Chapter chapter = Document.getChapter(3);

// Get verse (21:7).
Verse verse = Document.getVerse(21, 7);

// Get verse (2:14), token #2.
Token token = Document.getToken(2, 14, 2);

Each element in the model has a getLocation() accessor which returns a Location object that specifies the current location. If a location is known, then static Document methods can be used to access an element by reference:

// Get verse (21:7) by location.
Location location = new Location(21, 7);
Verse verse = Document.getVerse(location);

Enumerating Orthography Elements

The orthography model can be considered as a flat list of verses and tokens, or can be navigated as a hierarchy of orthography elements. To treat the model as a flat list, use the following Document methods:

// Enumerate all chapters in the document.
for (Chapter chapter : Document.getChapters()) {
}

// Enumerate all verses in the document.
for (Verse verse : Document.getVerses()) {
}

// Enumerate all tokens in all verses.
for (Token token : Document.getTokens()) {
}

Alternatively, each element provides iterator methods which may be used to access those elements below. These methods include Chapter.iterator() and Verse.getTokens().

Working with Arabic Text

Instances of Arabic text are immutable since the orthography model can not be changed. Convenience methods are provided to create modified copies of the text. These include:

- removeDiacritics() - Returns a copy of the text with diacritics removed.
- removeNonLetters() - Returns a copy without Quranic symbols.

As with the rest of the orthography model, it is possible to enumerate over ArabicText.
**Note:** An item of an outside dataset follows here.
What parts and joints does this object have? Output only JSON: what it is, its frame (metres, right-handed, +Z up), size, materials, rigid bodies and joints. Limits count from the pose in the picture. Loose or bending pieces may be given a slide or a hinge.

In this case, each individual character within the text may be accessed:

// Enumerate each character.
for (ArabicCharacter ch : text) {
}

The getType() method will return the type of each character, and accessors including isFatha() and isKasra() indicate which diacritics are attached to a letter. A character can also be accessed by its zero-based index, for example:

// Access the 3rd character.
text.getCharacter(2);

This is analogous to the Java String.charAt() method. In order to construct a new ArabicText instance, the ArabicTextBuilder class may be used.